The article contains many factual errors, so we might give Prof. Finkelstein the benefit of the doubt and assume he was misquoted. However, if the quotes are true, then the ridiculous notion that the finds might not originate in Jerusalem merits no response. As for the claims based on artifacts which supposedly weren’t discovered are quite premature, since only a small fraction of the finds have been published so far, and we are still hard at work preparing the discoveries for proper scientific publication.

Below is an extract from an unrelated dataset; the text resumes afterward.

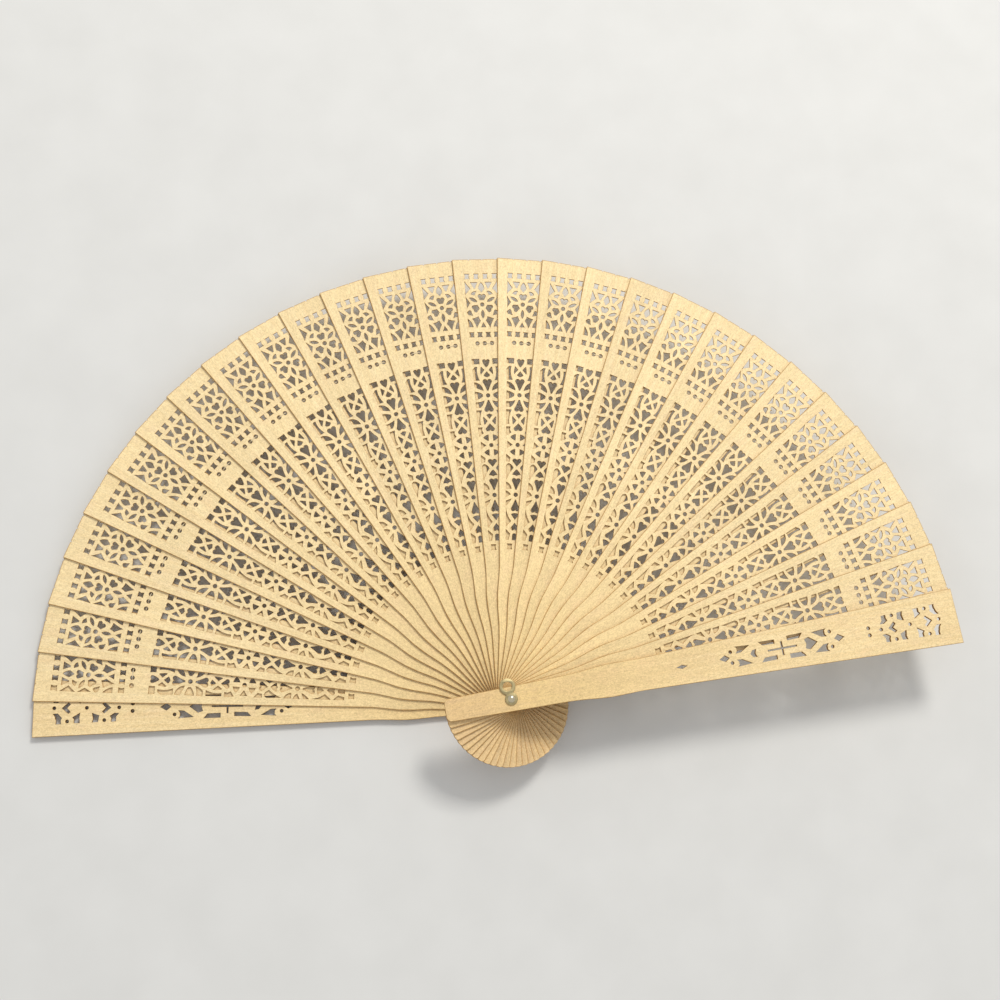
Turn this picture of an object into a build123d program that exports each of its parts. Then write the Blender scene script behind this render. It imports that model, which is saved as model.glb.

It should be noted that Yonathan (Yoni) Mizrachi, another individual interviewed by Ben Zion,was an IAA archaeologist until he was fired nine years ago. Following that, he applied for a job with Eilat Mazar’s excavations in the City of David, and later he applied for a position in our project. Following the interview, we rejected him due to his inadequate knowledge of archaeological material from Jerusalem. About one year later, he responded to an initiative by the Norwegian-supported Ir-Amim foundation to establish the Emek Shaveh, a political organization aimed at attacking the any Israeli archaeological excavations conducted beyond the 1967 borderline. It is to be lamented that the article gives the impression that Mizrachi (who does not hold the title of Dr.) is an influential archaeologist, when, if fact, he is an individual that represents a political organization.

The only interviewee that spoke to-the-point and  is worthy of a response is Professor Marwan Abu-Khalaf, who claimed that the area from which the earth was removed was an Ottoman dump, and questioned our ability to glean information from soil without clear stratification. In our published articles we’ve already addressed these issues, including the well-known fact that the Ottoman finds come from a local dump – this being a good thing, since dumps provide the richest archaeological data from periods with no destruction phases.

Dr. Barkay, in the article, appears to respond to the claims made against the project by the three interviewees. In reality he was unaware that the reporter would contact these individuals. Dr. Barkay’s comments that seem to be answers to the interviewee’s claims, were, in fact, quotes from general information that were given to Ben Zion regarding different issues.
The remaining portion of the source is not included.